A far severa guardia anche un plotone di Corazzieri.
In realtà, possiamo svelarlo ora, sapevamo che sarebbe finita così. Stiamo parlando di un Presidente della Repubblica che non ha perso occasione per schierarsi totalmente e passivamente dalla parte della narrazione unilaterale femminista sulla violenza e sul patriarcato. Negli ultimi anni non c’è stato “discorso di fine anno” che non comprendesse un predicozzo esplicito sulle donne e il paygap, o sulle donne e il “fenomeo dilagante della violenza”. Per non parlare delle ricorrenze “comandate” del femminismo, l’8 marzo o il 25 novembre, dove il Presidente si è esibito in saluti, auguri, messaggi di vicinanza. Non una parola mai su nulla che possa riguardare criticità del mondo maschile, a partire dalle morti sul lavoro. L’unica volta che ne ha parlato è stato quando un incidente si è portato la via di alcune lavoratrici. Non è stato un atto ingenuo, il nostro, dunque: sapevamo che la nostra istanza per il cavalierato all’amico William sarebbe caduto in un’istituzione ormai da anni profondamente colonizzata, tramite funzionari e dirigenti quirinalizi, da personaggi messi lì dalla lobby femminista nazionale.

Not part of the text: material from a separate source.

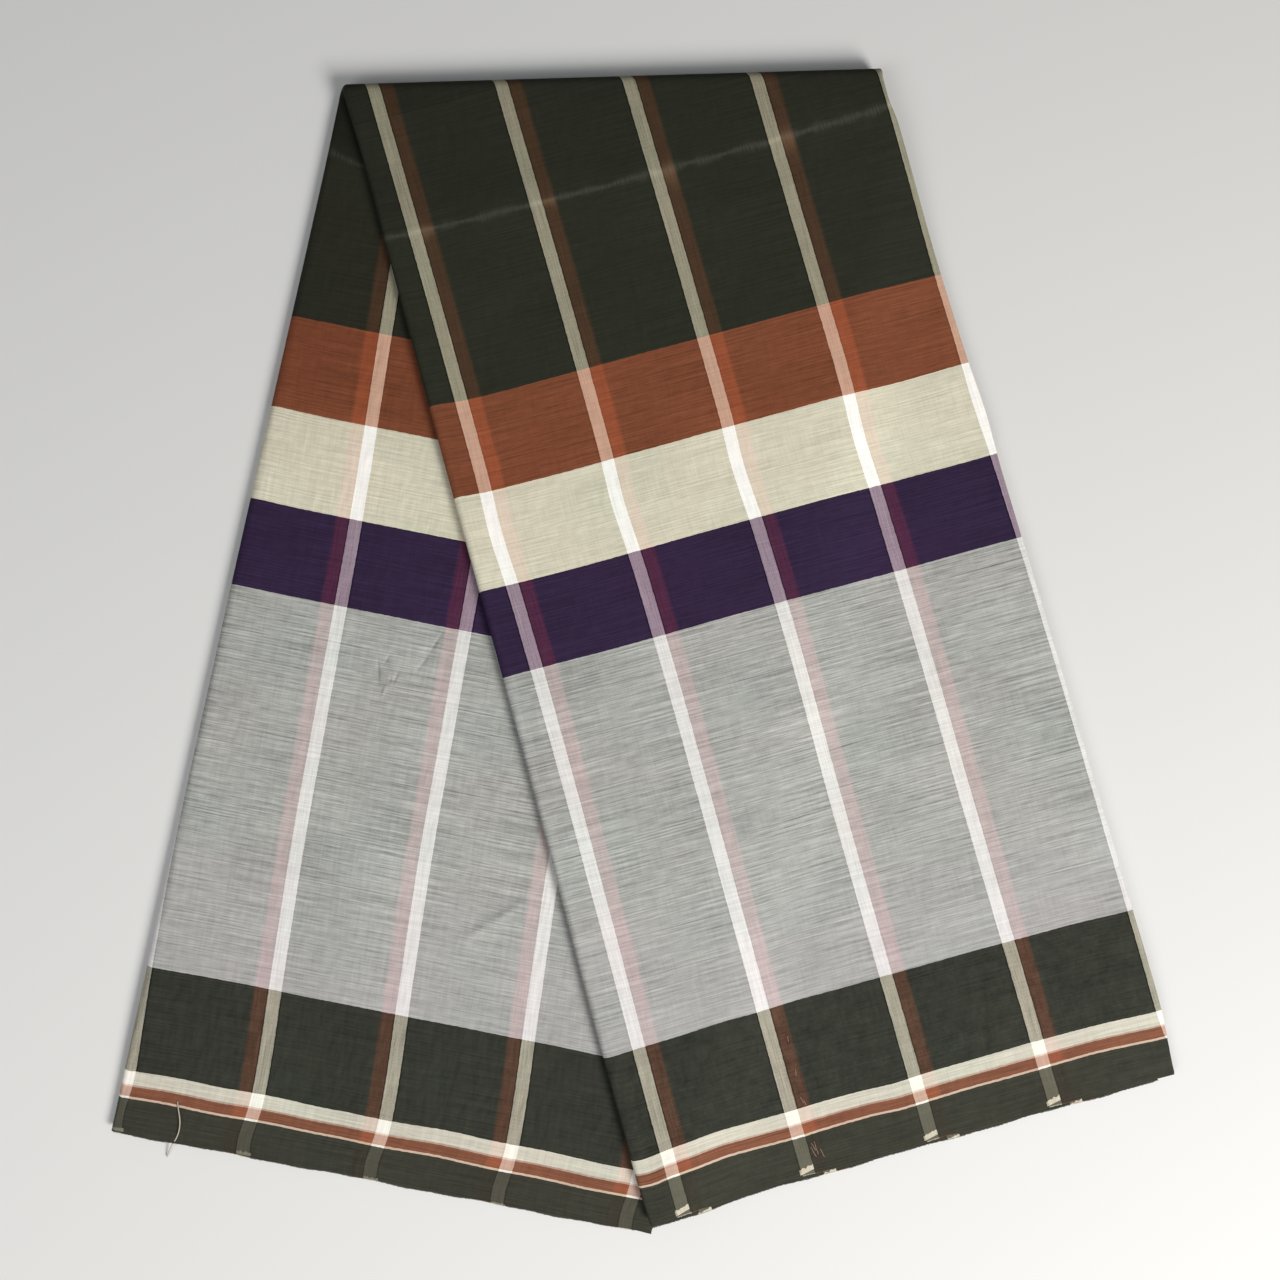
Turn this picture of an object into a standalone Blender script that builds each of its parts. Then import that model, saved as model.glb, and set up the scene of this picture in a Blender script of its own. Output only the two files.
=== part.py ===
"""A plaid longyi sarong, folded and lying flat.

The garment is one wide tube of cloth. It is folded lengthwise into a strip of eight plies, and the strip
is bent over once along a slanting fold at the top, so that the right wing lies over the left one in a V.
Three solids stand for it: the ply that shows on the right wing, the ply that shows on the left wing, and
the hidden layers between them. Lengths are in millimetres until a mesh is made.
"""

import math

import bpy

MM = 0.001

# Driving dimensions.
STACK = 6.0  # height of the eight plies, with the air between them
PLY_WALL = 1.0  # wall of a ply that shows
SEAM = 0.3  # gap between neighbouring solids
FOLD_CORE = 0.6  # radius left open inside the fold at the top
FOLD_SETTLE = 45.0  # way down the right wing over which the fold's puff settles
MIDDLE_SAG = 0.7  # how much lower the plies lie between the two long edges
END_FLAT = 1.8  # how much flatter the plies lie at the selvages, where nothing is folded
END_FLAT_FROM = 0.86  # share of a wing's length where that starts
FOOT_HOLLOW = 2.4  # how far the right wing's selvage curves up between its corners
FOOT_HOLLOW_FROM = 0.8  # share of the wing's length where that starts
STEP_START = 6.0  # way past the left wing's edge where the right wing starts to come down
STEP_LENGTH = 44.0  # way over which it comes down to the surface

# Mesh density.
COLUMNS = 22  # across the strip, and along the right wing, so that the diagonals follow the step
LEFT_ROWS = 9
FOLD_ROWS = 7
ROLL_COLUMNS = 4

# Long edges of the two wings in plan, each from the fold's centre line to its selvage. Bow is the edge's
# bulge to the right at mid length. The tucks are how far the edge bends aside at the fold and at the
# selvage, and over what length.
EDGE_COLUMNS = ("start_x", "start_y", "end_x", "end_y", "bow", "head_tuck", "foot_tuck", "tuck_length")
EDGES = {
    "right_wing_left": (-154.6, 283.3, 4.8, -296.7, 0.8, -3.3, 0.0, 34.0),
    "right_wing_right": (128.0, 292.2, 274.5, -223.2, 0.6, 0.0, -7.0, 34.0),
    "left_wing_left": (-157.8, 282.4, -267.4, -248.4, -1.2, 0.0, 0.0, 34.0),
    "left_wing_right": (128.0, 292.2, 5.2, -299.1, 0.0, 0.0, 0.0, 34.0),
}

# Profile of the hidden layers' rim, from the top down: three rounded lobes with a groove between them.
# Share is the height within the layers. The insets are from the strip's right edge and from each wing's
# selvage end.
RIM_COLUMNS = ("share", "edge_in", "right_end_in", "left_end_in")
RIM = (
    (1.00, 1.6, 3.6, 1.9),
    (0.93, 1.1, 3.1, 1.4),
    (0.74, 1.1, 3.1, 1.4),
    (0.67, 2.4, 4.6, 3.0),
    (0.60, 0.3, 0.3, 2.2),
    (0.40, 0.3, 0.3, 2.2),
    (0.33, 2.4, 3.4, 3.4),
    (0.26, 1.5, 1.6, 0.6),
    (0.07, 1.5, 1.6, 0.6),
    (0.00, 2.0, 2.1, 1.1),
)

# How far short of the strip's own edges each visible ply ends.
PLY_END_COLUMNS = ("edge_in", "right_end_in", "left_end_in")
PLY_ENDS = {
    "outer": (0.6, 3.8, 1.2),
    "inner": (1.2, 1.4, 0.2),
}


def named(columns, row):
    """Gives a table row's values by column name."""
    return dict(zip(columns, row))


def smooth(x):
    """Eases from 0 to 1."""
    x = min(1.0, max(0.0, x))
    return x * x * (3.0 - 2.0 * x)


def edge_point(name, t):
    """A point on a wing's long edge in plan, from the fold (0) to the selvage (1)."""
    edge = named(EDGE_COLUMNS, EDGES[name])
    run_x = edge["end_x"] - edge["start_x"]
    run_y = edge["end_y"] - edge["start_y"]
    length = math.hypot(run_x, run_y)
    head = smooth(1.0 - t * length / edge["tuck_length"]) * edge["head_tuck"]
    foot = smooth(1.0 - (1.0 - t) * length / edge["tuck_length"]) * edge["foot_tuck"]
    aside = edge["bow"] * 4.0 * t * (1.0 - t) + head + foot
    return (
        edge["start_x"] + run_x * t - run_y / length * aside,
        edge["start_y"] + run_y * t + run_x / length * aside,
    )


def cross_line(wing, t):
    """The strip's left edge point, its unit direction across and its width at t."""
    left = edge_point(wing + "_left", t)
    right = edge_point(wing + "_right", t)
    width = math.dist(left, right)
    return left, ((right[0] - left[0]) / width, (right[1] - left[1]) / width), width


def past_left_wing(x, y):
    """How far a point in plan lies past the left wing's right edge, which the right wing covers."""
    edge = named(EDGE_COLUMNS, EDGES["left_wing_right"])
    run_x = edge["end_x"] - edge["start_x"]
    run_y = edge["end_y"] - edge["start_y"]
    return ((y - edge["start_y"]) * run_x - (x - edge["start_x"]) * run_y) / math.hypot(run_x, run_y)


def base_height(wing, x, y, t):
    """Height of the strip's underside: the right wing lies on the left one, then comes down to the surface."""
    if wing == "left_wing":
        return 0.0
    puff = (2.0 * FOLD_CORE - SEAM) * (1.0 - smooth(t * wing_length() / FOLD_SETTLE))
    lying = 1.0 - smooth((past_left_wing(x, y) - STEP_START) / STEP_LENGTH)
    return (STACK + SEAM + puff) * lying


def wing_length():
    """Length of the right wing along its left edge."""
    edge = named(EDGE_COLUMNS, EDGES["right_wing_left"])
    return math.dist((edge["start_x"], edge["start_y"]), (edge["end_x"], edge["end_y"]))


def stack_height(across, t):
    """Height of all the plies, lower between the edges and at the selvages."""
    sag = MIDDLE_SAG * math.sin(math.pi * across) * smooth(t * 4.0)
    flat = END_FLAT * smooth((t - END_FLAT_FROM) / (1.0 - END_FLAT_FROM))
    return STACK - sag - flat


class Station:
    """One cross-section of the strip: on a wing at t, or on the bend at an angle from the right wing."""

    def __init__(self, wing=None, t=0.0, angle=None):
        self.wing = wing
        self.t = t
        self.angle = angle

    def inset(self, distance):
        """The same section, moved in from the selvage by a distance."""
        if self.angle is not None or self.t < 1.0:
            return self
        left, _, _ = cross_line(self.wing, 0.0)
        return Station(self.wing, 1.0 - distance / math.dist(left, edge_point(self.wing + "_left", 1.0)))

    def width(self):
        return cross_line(self.wing or "right_wing", self.t)[2]

    def height(self, across):
        return stack_height(across, self.t)

    def place(self, a, h):
        """The point at distance a from the strip's left edge and h above its inner side."""
        if self.angle is not None:
            left, along, _ = cross_line("right_wing", 0.0)
            radius = FOLD_CORE + h
            out = radius * math.sin(self.angle)
            return (
                left[0] + along[0] * a - along[1] * out,
                left[1] + along[1] * a + along[0] * out,
                STACK + FOLD_CORE + radius * math.cos(self.angle),
            )
        left, along, width = cross_line(self.wing, self.t)
        x = left[0] + along[0] * a
        y = left[1] + along[1] * a
        if self.wing == "left_wing":
            return x, y, self.height(a / width) - h
        hollow = smooth((self.t - FOOT_HOLLOW_FROM) / (1.0 - FOOT_HOLLOW_FROM)) * FOOT_HOLLOW
        x -= along[1] * hollow * math.sin(math.pi * a / width)
        y += along[0] * hollow * math.sin(math.pi * a / width)
        return x, y, base_height(self.wing, x, y, self.t) + h


def stations():
    """Sections from the right wing's selvage, over the fold, to the left wing's selvage."""
    down = [Station("right_wing", 1.0 - j / COLUMNS) for j in range(COLUMNS + 1)]
    bend = [Station(angle=math.pi * j / FOLD_ROWS) for j in range(1, FOLD_ROWS)]
    back = [Station("left_wing", j / LEFT_ROWS) for j in range(LEFT_ROWS + 1)]
    return down + bend + back


def ply_point(station, side, depth_in, column, edge_in):
    """A point of a visible ply, depth_in below its outer face. Columns below 0 go round the left roll."""
    width = station.width()
    radius = station.height(0.0) / 2.0
    if column < 0:
        angle = math.pi / 2.0 * -column / ROLL_COLUMNS
        reach = radius - depth_in
        a = radius - reach * math.sin(angle)
        depth = radius - max(reach * math.cos(angle), SEAM / 2.0)
        height = 2.0 * radius
    else:
        a = radius + (width - radius - edge_in) * column / COLUMNS
        depth = depth_in
        height = station.height(a / width)
    return station.place(a, height - depth if side == "outer" else depth)


def closed_mesh(name, upper, lower, rims, material):
    """Makes one closed solid from two grids of points and the loops between their borders."""
    rows = len(upper)
    across = len(upper[0])
    points = []
    index = {}

    def add(key, point):
        index[key] = len(points)
        points.append(tuple(value * MM for value in point))

    for label, grid in (("upper", upper), ("lower", lower)):
        for j in range(rows):
            for i in range(across):
                add((label, i, j), grid[j][i])
    border = [(i, 0) for i in range(across)]
    border += [(across - 1, j) for j in range(1, rows)]
    border += [(i, rows - 1) for i in range(across - 2, -1, -1)]
    border += [(0, j) for j in range(rows - 2, 0, -1)]
    loops = [[("upper", i, j) for i, j in border]]
    for k, rim in enumerate(rims):
        for i, j in border:
            add((k, i, j), rim(i, j))
        loops.append([(k, i, j) for i, j in border])
    loops.append([("lower", i, j) for i, j in border])

    faces = []
    for j in range(rows - 1):
        for i in range(across - 1):
            for label in ("upper", "lower"):
                corners = [(label, i, j), (label, i + 1, j), (label, i + 1, j + 1), (label, i, j + 1)]
                a, b, c, d = (index[key] for key in corners)
                pair = [(a, b, c), (a, c, d)]
                faces += pair if label == "upper" else [tuple(reversed(face)) for face in pair]
    for high, low in zip(loops, loops[1:]):
        for k, key in enumerate(high):
            follow = (k + 1) % len(high)
            a, b = index[key], index[high[follow]]
            c, d = index[low[follow]], index[low[k]]
            faces += [(b, a, d), (b, d, c)]

    mesh = bpy.data.meshes.new(name)
    mesh.from_pydata(points, [], faces)
    mesh.update()
    mesh.materials.append(material)
    part = bpy.data.objects.new(name, mesh)
    bpy.context.scene.collection.objects.link(part)
    mesh.shade_smooth()
    mesh.set_sharp_from_angle(angle=math.radians(40.0))
    return part


def ply(name, side, material):
    """A visible ply: a wall that rolls over the strip's left edge and follows it over the fold."""
    insets = named(PLY_END_COLUMNS, PLY_ENDS[side])
    line = stations()
    line[0] = line[0].inset(insets["right_end_in"])
    line[-1] = line[-1].inset(insets["left_end_in"])
    columns = range(-ROLL_COLUMNS, COLUMNS + 1)
    faces = [
        [[ply_point(station, side, depth, column, insets["edge_in"]) for column in columns] for station in line]
        for depth in (0.0, PLY_WALL)
    ]
    if side == "inner":
        faces.reverse()
    return closed_mesh(name, faces[0], faces[1], [], material)


def hidden_layers(name, material):
    """The plies between the two that show: one solid, rounded at the left and layered at its rim."""
    line = stations()
    margin = PLY_WALL + SEAM
    last = len(line) - 1

    def layer_point(i, j, row):
        station = line[j]
        if j == 0:
            station = station.inset(row["right_end_in"])
        elif j == last:
            station = station.inset(row["left_end_in"])
        width = station.width()
        roll = station.height(0.0) / 2.0
        reach = roll - margin
        off_centre = (2.0 * row["share"] - 1.0) * reach
        start = roll - math.sqrt(max(0.0, reach * reach - off_centre * off_centre))
        a = start + (width - row["edge_in"] - start) * i / COLUMNS
        height = station.height(a / width)
        return station.place(a, margin + row["share"] * (height - 2.0 * margin))

    rows = [named(RIM_COLUMNS, row) for row in RIM]
    upper, lower = (
        [[layer_point(i, j, row) for i in range(COLUMNS + 1)] for j in range(last + 1)]
        for row in (rows[0], rows[-1])
    )
    rims = [lambda i, j, row=row: layer_point(i, j, row) for row in rows[1:-1]]
    return closed_mesh(name, upper, lower, rims, material)


def cloth_material(name, color):
    """A matt cloth finish."""
    material = bpy.data.materials.new(name)
    material.use_nodes = True
    shader = material.node_tree.nodes["Principled BSDF"]
    shader.inputs["Base Color"].default_value = (*color, 1.0)
    shader.inputs["Roughness"].default_value = 0.85
    shader.inputs["Metallic"].default_value = 0.0
    return material


for old in list(bpy.data.objects):
    bpy.data.objects.remove(old, do_unlink=True)

ply("right_wing_ply", "outer", cloth_material("olive_cloth", (0.03, 0.032, 0.024)))
ply("left_wing_ply", "inner", cloth_material("grey_cloth", (0.36, 0.38, 0.37)))
hidden_layers("hidden_layers", cloth_material("rust_cloth", (0.2, 0.06, 0.03)))
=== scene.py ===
"""Looks of a plaid cotton longyi sarong that lies flat.

The garment is one wide tube of fine plain weave. It is folded lengthwise into a strip of eight plies, and
the strip is bent over once at the top, so that its right wing lies over its left one in a V. The sections
go from the floor it lies on to its loose threads. The garment's lengths are in millimetres until a mesh is
made, and those of the floor, the lamps and the camera in metres.
"""

import math

import bpy
import numpy as np
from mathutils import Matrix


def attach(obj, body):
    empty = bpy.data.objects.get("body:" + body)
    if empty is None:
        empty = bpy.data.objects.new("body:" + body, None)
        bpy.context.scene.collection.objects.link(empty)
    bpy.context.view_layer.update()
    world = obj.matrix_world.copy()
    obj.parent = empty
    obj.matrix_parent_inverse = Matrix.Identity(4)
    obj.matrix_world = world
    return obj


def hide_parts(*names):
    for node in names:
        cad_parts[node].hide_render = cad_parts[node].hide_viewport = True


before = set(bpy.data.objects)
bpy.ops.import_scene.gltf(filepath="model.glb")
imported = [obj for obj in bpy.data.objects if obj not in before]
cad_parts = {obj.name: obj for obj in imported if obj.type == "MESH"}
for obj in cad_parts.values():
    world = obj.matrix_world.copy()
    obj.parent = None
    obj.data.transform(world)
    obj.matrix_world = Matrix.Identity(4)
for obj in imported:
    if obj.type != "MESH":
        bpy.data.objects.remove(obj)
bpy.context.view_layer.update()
MM = 0.001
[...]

Una colonizzazione che soffoca il Quirinale come tante altre istituzioni, per altro. Abbiamo fatto la nostra proposta con il cuore sincero, ma sapevamo che sarebbe stata ridotta, in un Quirinale in questo stato, al rango di una mera provocazione. Sapevamo che ci sarebbe stata tirata in faccia una risposta ancora più vergognosa di quella precedente. Un vero vilipendio da parte del Capo dello Stato nei confronti personalmente di William Pezzulo e dei tanti tantissimi come lui. Ma soprattutto un vilipendio verso una verità cui è proibito venire a galla. A far severa guardia affinché non emerga mai, occorre saperlo, il femminismo, oltre al resto, ha messo anche un plotone di Corazzieri. E non stupisce che il risultato sia un Presidente della Repubblica che, nel suo ruolo di rappresentante tutto il popolo e garante dei diritti di tutti, scende sotto il livello dell’indegnità esortando tutti a «non invocare la libertà». Roba da impeachment per attentato alla Costituzione. Un presidente più gradito al femminismo di questo davvero non si potrebbe pensare.